• TASK BRIEF
The entries below are to be repeated exactly as they stand.

:: MATERIAL PROVIDED ::

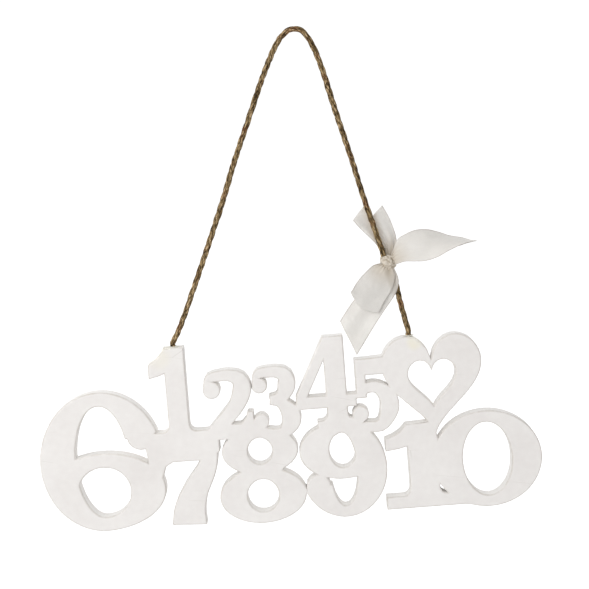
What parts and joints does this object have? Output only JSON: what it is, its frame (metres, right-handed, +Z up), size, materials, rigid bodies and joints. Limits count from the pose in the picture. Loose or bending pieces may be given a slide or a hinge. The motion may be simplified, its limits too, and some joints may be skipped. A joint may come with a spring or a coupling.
{
  "type": "hanging wooden sign",
  "caption": "Cut-out wooden sign of fused bold figures and an open heart, on a jute twine with a ribbon bow.",
  "frame": {"origin": "the middle of the twine's top bend, where it lies over whatever holds the sign", "axes": "+Z up, +X to the right along the sign, +Y through its thickness towards its back"},
  "size_m": [0.3806, 0.0184, 0.3831],
  "materials": {
    "white_paint": "satin warm white paint",
    "jute": "twisted natural jute fibre",
    "glue": "dried pale yellow glue",
    "ribbon": "sheer off-white ribbon"
  },
  "bodies": {
    "twine": {"hanging_twine": "jute"},
    "board": {"sign_board": "white_paint", "left_twine_end": "jute", "right_twine_end": "jute", "left_glue_plug": "glue", "right_glue_plug": "glue"},
    "bow": {"bow_knot": "ribbon", "bow_loop_right": "ribbon", "bow_loop_left": "ribbon", "bow_tail_upper": "ribbon", "bow_tail_lower": "ribbon"}
  },
  "joints": [
    {"name": "sign_swing", "type": "hinge", "parent": "twine", "child": "board", "pos_m": [-0.00264, 0, -0.23257], "axis": [0.9988, 0, 0.0487], "range_deg": [-90, 90]},
    {"name": "bow_slide", "type": "slide", "parent": "twine", "child": "bow", "axis": [-0.3134, 0, 0.9496], "range_m": [0, 0.11]}
  ]
}
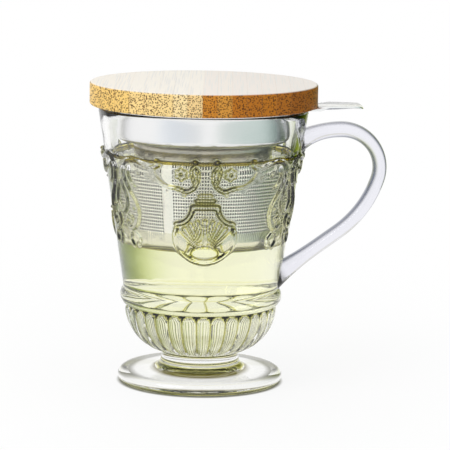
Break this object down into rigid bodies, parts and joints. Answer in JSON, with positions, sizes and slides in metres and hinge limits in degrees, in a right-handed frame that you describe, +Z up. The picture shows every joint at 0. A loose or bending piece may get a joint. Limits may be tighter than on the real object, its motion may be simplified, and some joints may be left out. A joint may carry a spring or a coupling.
{
  "type": "lidded tea mug with infuser",
  "caption": "Footed pressed-glass tea mug with an ear handle, a lift-out perforated steel infuser and a laminated bamboo lid that lifts off.",
  "frame": {"origin": "centre of the mug's foot, in the plane that the foot rests on", "axes": "+Z up along the mug's own axis, +X towards the handle, -Y towards the viewer of the picture"},
  "size_m": [0.1242, 0.095, 0.1265],
  "materials": {
    "glass": "clear pressed soda-lime glass, fire polished",
    "steel": "brushed stainless sheet",
    "bamboo": "laminated bamboo, sanded and oiled",
    "silicone": "matt translucent silicone"
  },
  "bodies": {
    "mug": {"glass_mug": "glass", "glass_handle": "glass"},
    "infuser": {"flange_ring": "steel", "collar_cup": "steel", "basket_wall": "steel", "basket_base": "steel"},
    "lid": {"bamboo_strip_01": "bamboo", "bamboo_strip_02": "bamboo", "bamboo_strip_03": "bamboo", "bamboo_strip_04": "bamboo", "bamboo_strip_05": "bamboo", "bamboo_strip_06": "bamboo", "bamboo_strip_07": "bamboo", "bamboo_strip_08": "bamboo", "bamboo_strip_09": "bamboo", "bamboo_strip_10": "bamboo", "bamboo_strip_11": "bamboo", "bamboo_strip_12": "bamboo", "bamboo_strip_13": "bamboo", "bamboo_strip_14": "bamboo", "bamboo_strip_15": "bamboo", "bamboo_strip_16": "bamboo", "lid_plug": "bamboo", "lid_seal": "silicone"}
  },
  "joints": [
    {"name": "infuser_lift", "type": "slide", "parent": "mug", "child": "infuser", "axis": [0, 0, 1], "range_m": [0, 0.07]},
    {"name": "lid_lift", "type": "slide", "parent": "infuser", "child": "lid", "axis": [0, 0, 1], "range_m": [0, 0.03]}
  ]
}
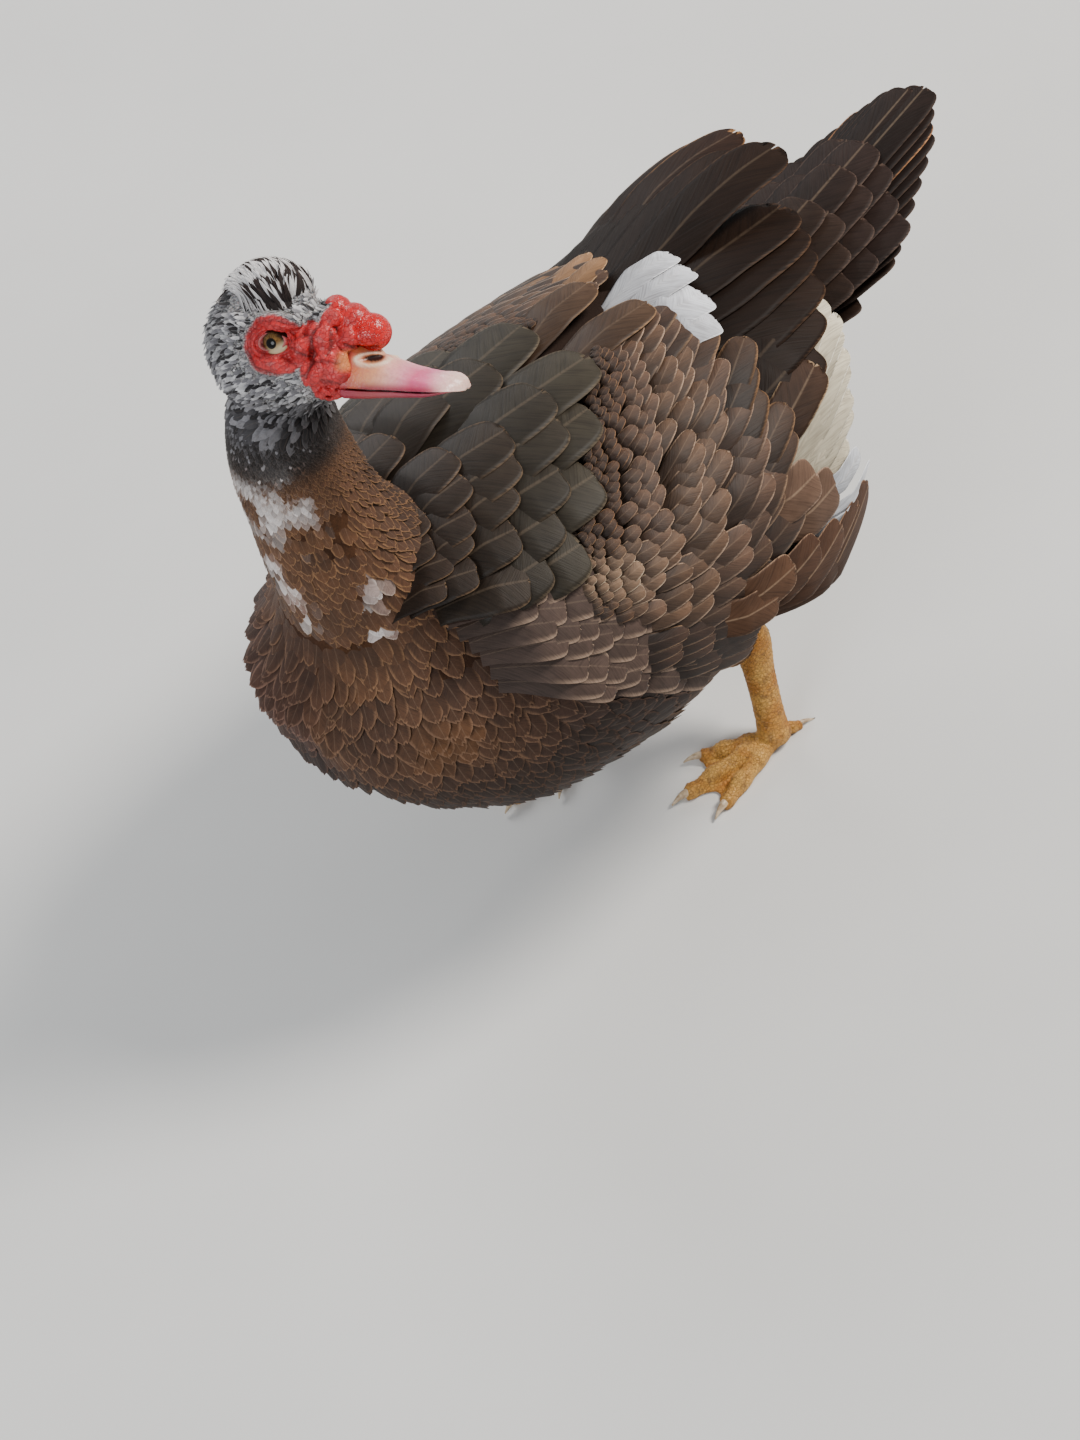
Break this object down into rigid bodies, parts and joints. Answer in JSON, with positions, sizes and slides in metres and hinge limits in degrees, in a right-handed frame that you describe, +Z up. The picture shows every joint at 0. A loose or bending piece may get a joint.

:::

• REPLY
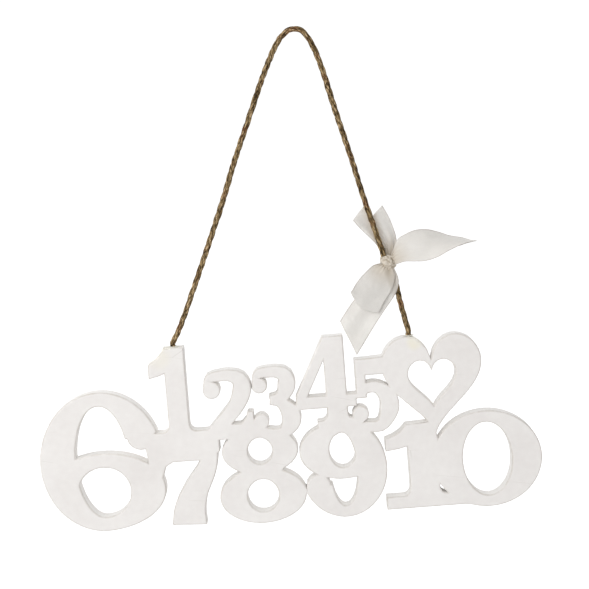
What parts and joints does this object have? Output only JSON: what it is, its frame (metres, right-handed, +Z up), size, materials, rigid bodies and joints. Limits count from the pose in the picture. Loose or bending pieces may be given a slide or a hinge. The motion may be simplified, its limits too, and some joints may be skipped. A joint may come with a spring or a coupling.
{
  "type": "hanging wooden sign",
  "caption": "Cut-out wooden sign of fused bold figures and an open heart, on a jute twine with a ribbon bow.",
  "frame": {"origin": "the middle of the twine's top bend, where it lies over whatever holds the sign", "axes": "+Z up, +X to the right along the sign, +Y through its thickness towards its back"},
  "size_m": [0.3806, 0.0184, 0.3831],
  "materials": {
    "white_paint": "satin warm white paint",
    "jute": "twisted natural jute fibre",
    "glue": "dried pale yellow glue",
    "ribbon": "sheer off-white ribbon"
  },
  "bodies": {
    "twine": {"hanging_twine": "jute"},
    "board": {"sign_board": "white_paint", "left_twine_end": "jute", "right_twine_end": "jute", "left_glue_plug": "glue", "right_glue_plug": "glue"},
    "bow": {"bow_knot": "ribbon", "bow_loop_right": "ribbon", "bow_loop_left": "ribbon", "bow_tail_upper": "ribbon", "bow_tail_lower": "ribbon"}
  },
  "joints": [
    {"name": "sign_swing", "type": "hinge", "parent": "twine", "child": "board", "pos_m": [-0.00264, 0, -0.23257], "axis": [0.9988, 0, 0.0487], "range_deg": [-90, 90]},
    {"name": "bow_slide", "type": "slide", "parent": "twine", "child": "bow", "axis": [-0.3134, 0, 0.9496], "range_m": [0, 0.11]}
  ]
}
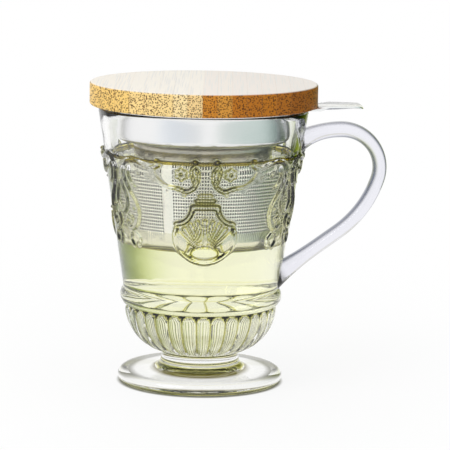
Break this object down into rigid bodies, parts and joints. Answer in JSON, with positions, sizes and slides in metres and hinge limits in degrees, in a right-handed frame that you describe, +Z up. The picture shows every joint at 0. A loose or bending piece may get a joint. Limits may be tighter than on the real object, its motion may be simplified, and some joints may be left out. A joint may carry a spring or a coupling.
{
  "type": "lidded tea mug with infuser",
  "caption": "Footed pressed-glass tea mug with an ear handle, a lift-out perforated steel infuser and a laminated bamboo lid that lifts off.",
  "frame": {"origin": "centre of the mug's foot, in the plane that the foot rests on", "axes": "+Z up along the mug's own axis, +X towards the handle, -Y towards the viewer of the picture"},
  "size_m": [0.1242, 0.095, 0.1265],
  "materials": {
    "glass": "clear pressed soda-lime glass, fire polished",
    "steel": "brushed stainless sheet",
    "bamboo": "laminated bamboo, sanded and oiled",
    "silicone": "matt translucent silicone"
  },
  "bodies": {
    "mug": {"glass_mug": "glass", "glass_handle": "glass"},
    "infuser": {"flange_ring": "steel", "collar_cup": "steel", "basket_wall": "steel", "basket_base": "steel"},
    "lid": {"bamboo_strip_01": "bamboo", "bamboo_strip_02": "bamboo", "bamboo_strip_03": "bamboo", "bamboo_strip_04": "bamboo", "bamboo_strip_05": "bamboo", "bamboo_strip_06": "bamboo", "bamboo_strip_07": "bamboo", "bamboo_strip_08": "bamboo", "bamboo_strip_09": "bamboo", "bamboo_strip_10": "bamboo", "bamboo_strip_11": "bamboo", "bamboo_strip_12": "bamboo", "bamboo_strip_13": "bamboo", "bamboo_strip_14": "bamboo", "bamboo_strip_15": "bamboo", "bamboo_strip_16": "bamboo", "lid_plug": "bamboo", "lid_seal": "silicone"}
  },
  "joints": [
    {"name": "infuser_lift", "type": "slide", "parent": "mug", "child": "infuser", "axis": [0, 0, 1], "range_m": [0, 0.07]},
    {"name": "lid_lift", "type": "slide", "parent": "infuser", "child": "lid", "axis": [0, 0, 1], "range_m": [0, 0.03]}
  ]
}
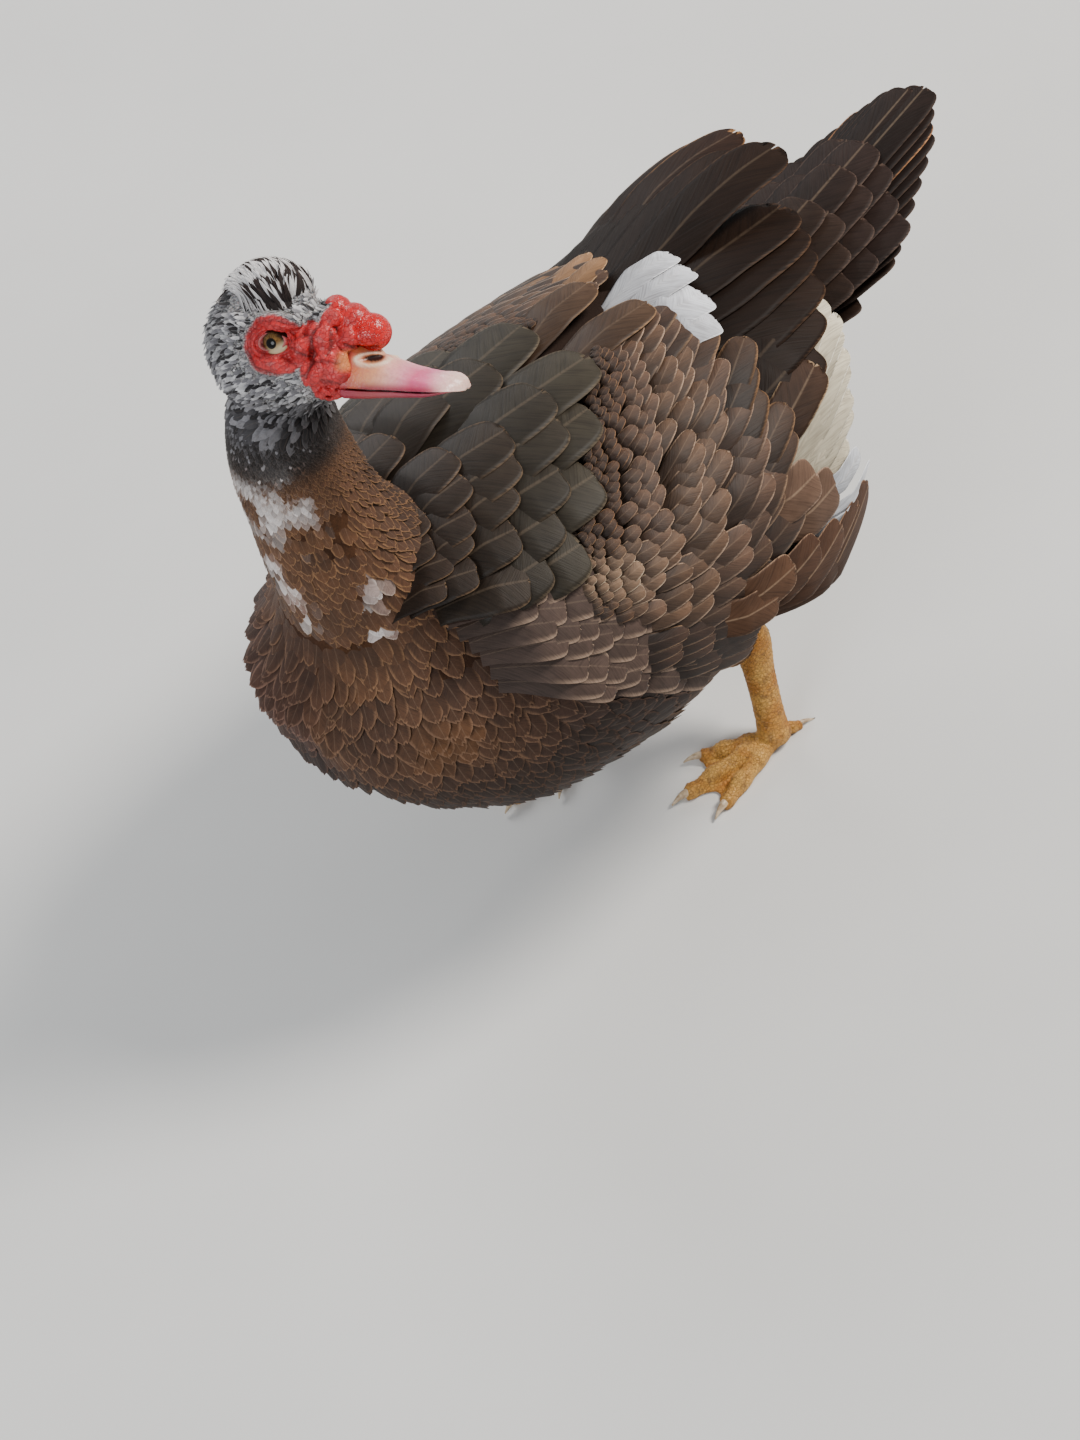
Break this object down into rigid bodies, parts and joints. Answer in JSON, with positions, sizes and slides in metres and hinge limits in degrees, in a right-handed frame that you describe, +Z up. The picture shows every joint at 0. A loose or bending piece may get a joint.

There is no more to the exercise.